By the way - the bit about the US not getting UK music is more of a problem for the US then anything else. Sure, the UK acts are missing out on the larger market, but the US audiences are missing out on good music, and the resulting cutural variety.
Musicians can do quite very well for themselves never having been in the USA - we don't need you.
There are an awful lot of Australian acts over the years that have been extremely successful by only being popular in Australia, New Zealand and the United Kingdom.
However, that has nothing whatsoever to do with outsourcing, off shoring or off shore outsourcing.
BOGUS, "their feet won't reach the pedals" (Score:2, Insightful)
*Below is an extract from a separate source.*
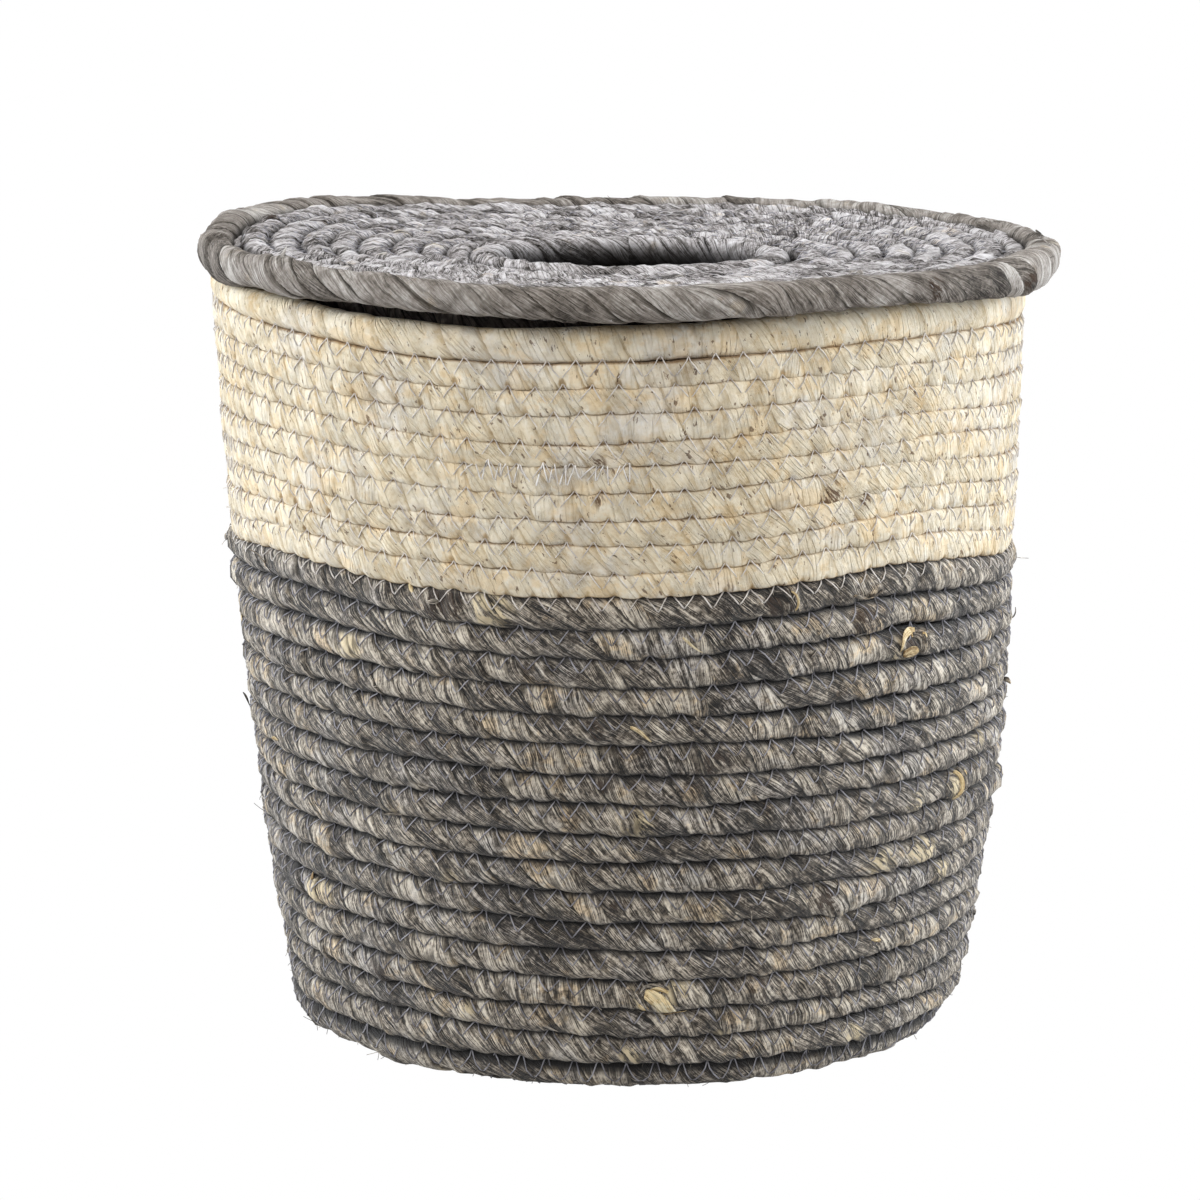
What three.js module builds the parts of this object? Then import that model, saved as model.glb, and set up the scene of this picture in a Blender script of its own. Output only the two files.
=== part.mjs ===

all interesting facts, all (probably?) true, and all beside the point.
None of those facts matter to the people who make the outsourcing decisions. Price DOES matter.
Proof: all of your observed "advantages" of India (over China) are even more applicable to the locally-based programmers whose jobs are being outsourced. But those advantages haven't prevented their jobs being lost to the lowest bidder.
Furthermore, I'm not even sure that you're right about the Indian culture making for better programmers:
-- who invented gunpowder?
-- which of those two countries was the first to acquire nuclear weapons, long-range missiles, etc.?
-- which of those two **ethnic** groups has shown greater success in technology? (hint: think Taiwan)
-- and finally, what difference does language etc. make, when labor is so cheap that you can outsource virtually the entire I.T. department?
This entire "culture" thesis reminds me of how some WWII Americans said that Japanese would be inferior fighter pilots -- because their feet wouldn't reach the pedals.
Re:Workaround for US export controls? (Score:2, Insightful)
BTW imagine what happens when Oracle becomes considered an almost-local company in China. It's going to be a great politically correct source of commercial software and profit for everyone involved (no commercial software => low selling price => no money for "consulting" payouts => bad business)...
Therefore mySQL and J2EE support contracts are going to remain a tough sell.